Oui, c'est incroyable. C'est incroyable et c'est aussi un professeur que j'ai eu qui m'a dit un jour : "Toi, tu n'aimes pas l'école, tu as peur des examens. Dans mon cours, pendant un mois, tu es dispensé de contrôle. Fais un dossier sur le sujet" et ça m'a passionné. Peut-être que j'écris des livres grâce à lui parce que ça m'a passionné de me plonger comme ça, de chercher, de prendre une encyclopédie, à mon rythme, à ma manière.
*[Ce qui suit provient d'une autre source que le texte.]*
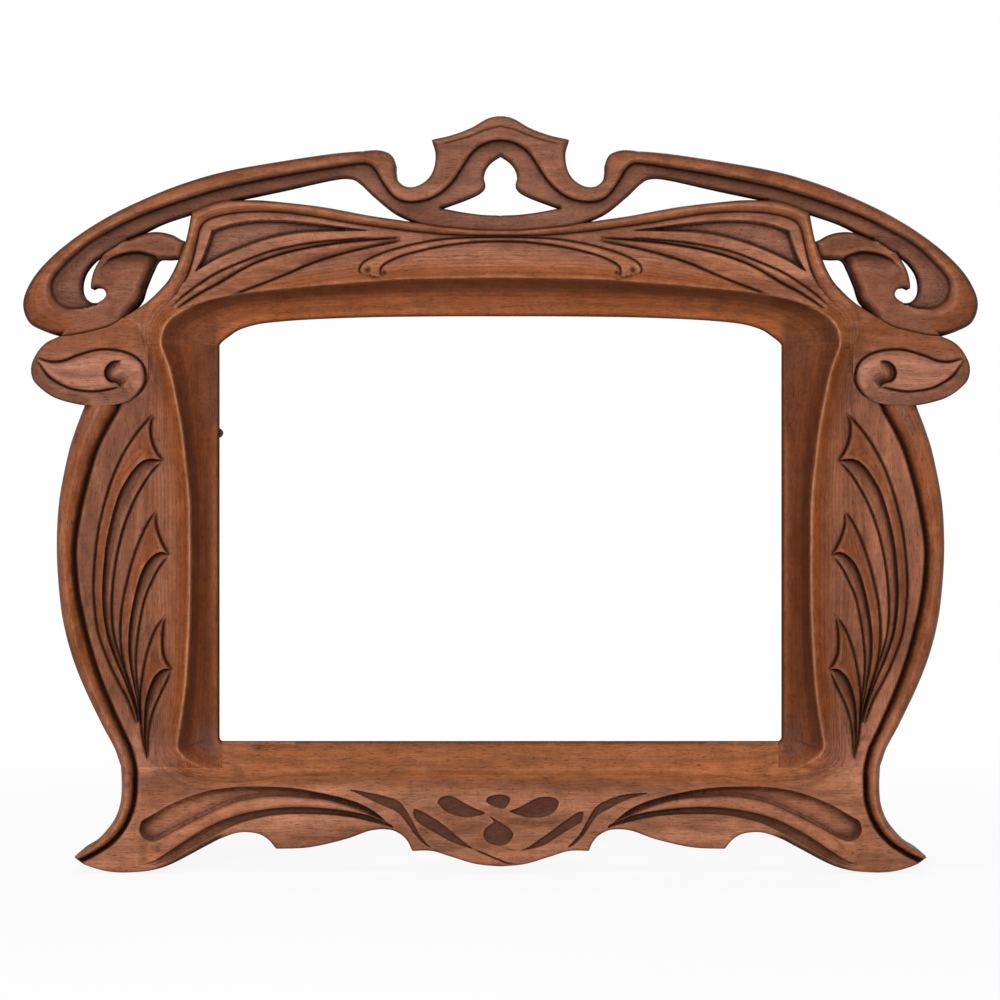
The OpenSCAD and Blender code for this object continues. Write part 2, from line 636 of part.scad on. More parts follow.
// Raised face of the scroll inside each volute, and its fold
scroll_face = concat(
    shoulder_seat, without_first(scroll_edge), scroll_touch, without_first(upper_gap),
    fitted([[-274.5, 427], [-284, 412], [-286, 398], [-291, 390.5], [-302, 387], [-309, 380]])
);
scroll_fold = drawn([
    [-280, 408], [-276.5, 415.5], [-267.5, 422.5], [-255.5, 427.5], [-244, 427.5], [-237, 425.5]
], 2);

module crest_wood() {
    half = chain([
        crest_brow, crest_notch, limb_top, shoulder_seat, scroll_edge, scroll_touch, upper_gap, limb_low,
        peak_seat, limb_under, base_seat
    ]);
    half_opening = chain([piercing, piercing_floor]);
    opening = concat(half_opening, [last(piercing_floor)], without_first(other_side(half_opening)));
    difference() {
        union() {
            board(concat(half, [last(base_seat)], without_first(other_side(half))), crest_h);
            moulding(fitted_rows(curve(band_rows, 2)), band_profile, root_h);
            both_sides() board(scroll_face, crest_h + scroll_rise);
        }
        translate([0, 0, -over]) {
            both_sides() board(eye_hole, band_h + 2 * over);
            board(opening, band_h + 2 * over);
        }
        both_sides() groove(scroll_fold, 3.5, crest_h + scroll_rise, 3.5);
        crest_dowel_shafts();
    }
}

module crest() {
    color(walnut_dark) stand_up() crest_wood();
}

// Bottom rail

// Cross-section of the rail's upper edge, as [height above the sill, height above the back]
sill_section = [
    [-31, 0], [-31, rail_h - 0.5], [-27, rail_h + 1], [-23, lip_h + 2.6], [-20, lip_h + 3],
    [-14, lip_h + 2.2], [-6, lip_h + 1], [0, lip_h], [0, 0]
];

// Long gouge cuts either side, as their upper and lower edges
finger_rows = [
    [[-249, 30.5], [-248.5, 28]], [[-244, 37.5], [-244, 24.5]], [[-231, 45.5], [-234, 25.5]],
    [[-217.5, 52.5], [-220, 32]], [[-199, 58], [-203, 42]], [[-177.5, 60], [-180.5, 50.5]],
    [[-154, 58.5], [-156, 53]], [[-128, 56], [-130, 51]], [[-102, 49.5], [-104.5, 45.5]],
    [[-85, 41], [-87, 38]], [[-76, 33.5], [-77, 32.5]]
];
finger_depth = 4.5;

module gouge_cut(rows, top, depth) {
    n = len(rows) - 1;
    lift = over * [0, 0, 1];
    loops = [
        for (i = [0 : n])
            let (
                l = [rows[i][0].x, rows[i][0].y, top],
                r = [rows[i][1].x, rows[i][1].y, top],
                sunk = [0, 0, depth * sin(180 * mix(0.1, 0.94, i / n))]
            )
            [
                l + lift, r + lift, mix(r, l, 0.22) - 0.7 * sunk, mix(l, r, 0.5) - sunk,
                mix(l, r, 0.22) - 0.7 * sunk
            ]
    ];
    stitched(loops, fan(loops[0]), fan(last(loops)));
}

foot_line = drawn([
    [-262.5, 4], [-242, 8.5], [-220, 19.5], [-199, 34], [-179.5, 41.5], [-159, 45], [-138.5, 45],
    [-114, 42], [-93.5, 37.5], [-76, 31.5]
], 2);

// Bead down the left neck, from the tip of the foot to the bead of the stile: its outer edge, its
// groove, and the foot of the face beyond the groove
bead_slope = 3;
neck_rows = curve([
    for (row = [
        [[-294.5, 11], [-288, 6]], [[-291, 13.8], [-283, 11]], [[-280, 21.5], [-274, 16.5]],
        [[-273, 28.5], [-265, 24.5]], [[-267, 37], [-257.5, 35]], [[-263.5, 47], [-254, 46]],
        [[-262.5, 58.5], [-252.5, 58.5]], [[-263, 73], [-253, 73]]
    ])
    let (across = row[1] - row[0])
    [row[0], row[1], row[1] + bead_slope * across / norm(across)]
], 2);

// Wood that makes room for that bead: past the outline on its outer side and a hair short of the face
module neck_room() {
    inner = [for (row = neck_rows) fit(mix(row[2], row[1], 0.05))];
    outer = [for (row = neck_rows) fit(mix(row[0], row[1], -0.3))];
    recess(concat(
        [inner[0] - [over, over]], inner, [last(inner) + [0, over], last(outer) + [0, over]],
        back_to_front(outer), [outer[0] - [over, over]]
    ), -over);
}
// Ribbons that cross the apron
ribbon_lines = [
    drawn([[-106, 57.5], [-88, 54.5], [-70, 49.5], [-48.5, 37.5], [-35, 27], [-22.5, 18], [-9.5, 11],
        [1, 7.5]], 2),
    drawn([[-84, 52], [-75.5, 46.5], [-62.5, 34], [-55, 24.5], [-48.5, 17.5]], 2),
    drawn([[105, 56.5], [86, 52.5], [67.5, 43.5], [57, 27.5], [50, 19]], 2)
];
// Sunk drops and crescents between the ribbons
apron_drops = [
    [[-43, 49], [-37, 53], [-25, 49.5], [-17, 45], [-11.5, 41.5], [-17, 39.5], [-27.5, 38.5],
        [-36, 41.5], [-43, 49]],
    [[-9.5, 49.5], [-6, 53], [1, 54], [6.5, 52], [6, 47.5], [1, 44], [-5, 45.5], [-9.5, 49.5]],
    [[3, 43.5], [11, 44], [19, 47.5], [27.5, 52], [34, 53], [40, 49.5], [37.5, 43], [30, 38.5], [19, 38],
        [10, 40], [3, 43.5]],
    [[-1.5, 35.5], [4, 33], [8, 29], [8, 24.5], [4, 20], [-1, 19], [-7, 20.5], [-10.5, 25], [-10.5, 29.5],
        [-7, 33.5], [-1.5, 35.5]],
    [[-59.5, 44], [-59, 39], [-52, 31.5], [-43, 26], [-34, 22], [-22, 17.3], [-29, 22.5], [-38.5, 31],
        [-48, 38.5], [-59.5, 44]],
    [[55.5, 43], [57, 39], [49.5, 32.5], [36, 24], [24, 18], [14.5, 16], [24, 22.5], [40.5, 33], [55.5, 43]]
];

module bottom_rail_wood() {
    half = chain([neck, foot, lobe, apron]);
    shoulder = [[haunch_x, seat_y], [haunch_x, sill_y - 4], [-haunch_x, sill_y - 4], [-haunch_x, seat_y]];
    outline = concat(half, [last(apron)], without_first(other_side(half)), [[-neck[0].x, seat_y]], shoulder);
    difference() {
        union() {
            difference() {
                board(outline, rail_h);
                both_sides() neck_room();
            }
            translate([-haunch_x, sill_y, 0]) rotate([90, 0, 90])
                linear_extrude(2 * haunch_x) polygon(sill_section);
            both_sides() moulding(fitted_rows(neck_rows), concat(bead_profile, [[2, rail_h]]), 0);
        }
        both_sides() {
            gouge_cut(fitted_rows(curve(finger_rows, 2)), rail_h, finger_depth);
            groove(foot_line, 3.5, rail_h, 3);
            tenons(mortise_room);
            left_pegs();
        }
        for (line = ribbon_lines) groove(line, 2.5, rail_h, 2);
        for (outline = apron_drops) recess(drawn(outline, 2), recess_h);
        rebate();
    }
}

module bottom_rail() {
    color(walnut) stand_up() bottom_rail_wood();
}

// Pegs and dowels

module tenon_pegs() {
    color(walnut_dark) stand_up() both_sides() left_pegs();
}

// Dowels that stand across the seats of the crest, in the middle of its lower face
module crest_dowel_shafts() {
    both_sides() for (spot = dowel_spots)
        translate([spot.x, spot.y + dowel_len / 2, crest_h / 2]) rotate([90, 0, 0])
            cylinder(h = dowel_len, d = dowel_d);
}

module crest_dowels() {
    color(walnut_dark) stand_up() crest_dowel_shafts();
}

// Turn buttons

// Flat strip with round ends, pivoting on its screw and turned by an angle from pointing inwards
module turn_button(spot, angle) {
    tip = button_reach - button_w / 2;
    tail = button_tail - button_w / 2;
    translate([spot.x, spot.y, -button_clear - button_t]) rotate([0, 0, angle]) difference() {
        union() {
            translate([-tail, -button_w / 2, 0]) cube([tip + tail, button_w, button_t]);
            translate([-tail, 0, 0]) cylinder(h = button_t, d = button_w);
            translate([tip, 0, 0]) cylinder(h = button_t, d = button_w);
        }
        translate([0, 0, -over]) cylinder(h = button_t + 2 * over, d = button_screw_d + 2 * button_clear);
    }
}

// Round-headed wood screw standing in the back, its head under the given height
module wood_screw(spot, shank_d, head_d, head_h, under_head) {
    point = shank_d;
    head_ball = (pow(head_d / 2, 2) + pow(head_h, 2)) / (2 * head_h);
    shank_start = -under_head - over / 4;
    translate([spot.x, spot.y, 0]) {
        translate([0, 0, shank_start]) cylinder(h = screw_len - point - shank_start, d = shank_d);
        translate([0, 0, screw_len - point]) cylinder(h = point, d1 = shank_d, d2 = 0.4);
        difference() {
            intersection() {
                translate([0, 0, -under_head - head_h + head_ball]) sphere(r = head_ball);
                translate([0, 0, -under_head - head_h]) cylinder(h = head_h, d = head_d + over);
            }
            translate([-head_d, -head_d / 14, -under_head - head_h - over])
                cube([2 * head_d, head_d / 7, over + head_h / 2]);
        }
    }
}

module button_screw(spot) {
    wood_screw(spot, button_screw_d, button_head_d, button_head_h, button_t + 2 * button_clear);
}

turned_in = 0;
parked = 90;

module upper_left_button() {
    color(iron) stand_up() turn_button(upper_spot, turned_in);
}

module lower_left_button() {
    color(iron) stand_up() turn_button(lower_spot, parked);
}

module upper_right_button() {
    color(iron) stand_up() mirror([1, 0, 0]) turn_button(upper_spot, parked);
}

module lower_right_button() {
    color(iron) stand_up() mirror([1, 0, 0]) turn_button(lower_spot, parked);
}

module upper_left_button_screw() {
    color(iron) stand_up() button_screw(upper_spot);
}

module lower_left_button_screw() {
    color(iron) stand_up() button_screw(lower_spot);
}

module upper_right_button_screw() {
    color(iron) stand_up() mirror([1, 0, 0]) button_screw(upper_spot);
}

module lower_right_button_screw() {
    color(iron) stand_up() mirror([1, 0, 0]) button_screw(lower_spot);
}

// Hangers

// Strap screwed to the back, folded round the straight bar of its ring
module strap_plate() {
    difference() {
        union() {
            translate([strap_x - strap_w / 2, ring_y - strap_len + strap_w / 2, -strap_t])
                cube([strap_w, strap_len - strap_w / 2, strap_t]);
            translate([strap_x, ring_y - strap_len + strap_w / 2, -strap_t])
                cylinder(h = strap_t, d = strap_w);
            translate([strap_x - strap_w / 2, ring_y, -knuckle_r]) rotate([0, 90, 0])
                cylinder(h = strap_w, r = knuckle_r);
        }
        translate([strap_x - strap_w / 2 - over, ring_y, -knuckle_r]) rotate([0, 90, 0])
            cylinder(h = strap_w + 2 * over, r = wire_r + ring_clear);
        for (spot = left_strap_screw_spots) translate([spot.x, spot.y, -strap_t - over])
            cylinder(h = strap_t + 2 * over, d = strap_screw_d);
    }
}

// Ring with a straight bar through the strap and a round lower end, hanging down
module hanging_ring() {
    translate([strap_x, ring_y, -knuckle_r]) {
        translate([-ring_r, 0, 0]) rotate([0, 90, 0]) cylinder(h = 2 * ring_r, r = wire_r);
        for (s = [-1, 1]) translate([s * ring_r, 0, 0]) {
            sphere(r = wire_r);
            rotate([90, 0, 0]) cylinder(h = ring_side, r = wire_r);
        }
        translate([0, -ring_side, 0]) rotate([0, 0, 180]) rotate_extrude(angle = 180)
            translate([ring_r, 0]) circle(r = wire_r);
    }
}

module left_hanger_strap() {
    color(steel) stand_up() strap_plate();
}

module right_hanger_strap() {
    color(steel) stand_up() mirror([1, 0, 0]) strap_plate();
}

module left_hanging_ring() {
    color(steel) stand_up() hanging_ring();
}

module right_hanging_ring() {
    color(steel) stand_up() mirror([1, 0, 0]) hanging_ring();
}

module strap_screws() {
    color(steel) stand_up() both_sides() for (spot = left_strap_screw_spots)
        wood_screw(spot, strap_screw_d, strap_head_d, strap_head_h, strap_t);
}

crest();
top_rail();
bottom_rail();
left_stile();
right_stile();
tenon_pegs();
crest_dowels();
upper_left_button();
lower_left_button();
upper_right_button();
lower_right_button();
upper_left_button_screw();
lower_left_button_screw();
upper_right_button_screw();
lower_right_button_screw();
left_hanger_strap();
right_hanger_strap();
left_hanging_ring();
right_hanging_ring();
strap_screws();
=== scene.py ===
# %% [markdown]
# # A carved walnut picture frame
# The frame is drawn on a carver's bench: x runs across, y runs up the frame, and heights are measured
# from its flat back, all in millimetres. Only the last step stands it up, in metres. Working in the
# maker's own units keeps every number readable, and it matches the way the solids were set out.

# %% Load the fixed frame and note its box
import math

import bpy
import numpy as np
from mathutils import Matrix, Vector, geometry, kdtree, noise


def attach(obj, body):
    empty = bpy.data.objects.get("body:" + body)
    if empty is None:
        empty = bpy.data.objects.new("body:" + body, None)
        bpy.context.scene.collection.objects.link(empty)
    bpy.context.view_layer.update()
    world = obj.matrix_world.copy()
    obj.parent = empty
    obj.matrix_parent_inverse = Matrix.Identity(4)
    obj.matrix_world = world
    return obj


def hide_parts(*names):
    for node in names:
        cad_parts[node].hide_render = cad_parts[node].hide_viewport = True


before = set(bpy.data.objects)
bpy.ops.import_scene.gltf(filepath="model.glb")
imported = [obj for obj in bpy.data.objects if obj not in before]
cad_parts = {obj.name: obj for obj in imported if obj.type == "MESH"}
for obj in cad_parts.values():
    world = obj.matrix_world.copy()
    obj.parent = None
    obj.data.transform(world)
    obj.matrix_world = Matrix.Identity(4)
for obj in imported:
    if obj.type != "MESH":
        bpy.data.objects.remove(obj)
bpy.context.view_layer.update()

# Millimetres: back of the boards, foot of the frame, half of the sight width, lower sight edge, lower
# ends of the stiles, and where the arch of the sight edge begins
MM = 0.001
BACK = 12.45
GROUND = 0.118
HALF_W = 194.5
SILL_Y = 90.5
SEAT_Y = 73
SPRING_Y = 364.5
SIDE_SIGNS = (("left", -1), ("right", 1))


def stood_up(x, y, height):
    """Bench point in millimetres to a point of the standing frame in metres."""
    return np.column_stack([x, BACK - height, y - GROUND]) * MM


def placed(name, data):
    """Object that carries the data, linked to the scene."""
    thing = bpy.data.objects.new(name, data)
    bpy.context.scene.collection.objects.link(thing)
    return thing


# %% [markdown]
# ## Camera
# The photograph looks straight at the frame from a few steps away. One pixel is 0.69 mm at the carved
# face, which fixes the lens once the distance is chosen. A longer lens from farther back would look
# the same; 2.2 m is where a photographer would stand.

# %% Camera
DISTANCE = 2.2
SIGHT_PLANE = -0.0075
VIEW_W = 0.690
SENSOR = 36.0
camera_data = bpy.data.cameras.new("camera")
camera_data.sensor_width = SENSOR
camera_data.lens = SENSOR * DISTANCE / VIEW_W
camera = placed("camera", camera_data)
camera.location = (-0.00035, SIGHT_PLANE - DISTANCE, 0.25725)
camera.rotation_euler = (math.pi / 2, 0, 0)
bpy.context.scene.camera = camera
bpy.context.scene.view_settings.view_transform = "Standard"
print("lens", round(camera_data.lens, 1), "mm")

# %% [markdown]
# ## Node helpers
# Materials and repeated parts are small node trees. One helper adds a node, sets what is constant on
# its own sockets and joins what comes from other nodes, so that a tree reads like a recipe.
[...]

Et je trouve que c'est souvent ça aussi qui donne espoir, c'est qu'on peut trouver son chemin quand on apprend à connaître un peu mieux son mode d'emploi.

La première chose que vous indiquez, c'est de dire : "Je", d'assumer le "je".

C'est le début de ce qui me semble être la quête du bonheur, c'est d'oser dire "je". Dans n'importe quel contexte, le boulanger, le médecin s'il commence à dire "je", qu'il commence à vous parler, alors il vous parle aussi à vous comme à un être humain et je trouve que c'est une bonne manière d'essayer d'être heureux, d'assumer qu'on est des êtres humains.

Comment vous définissez-vous ?

Comme un type qui vit dans sa bibliothèque, qui adore penser, se mettre en question, questionner. Lire de nouvelles choses, inventer de nouvelles manières de parler, essayer de discerner par où on est empêché de vivre. Je trouve cela passionnant d'essayer de comprendre ce qui nous empêche d'être heureux dans notre société.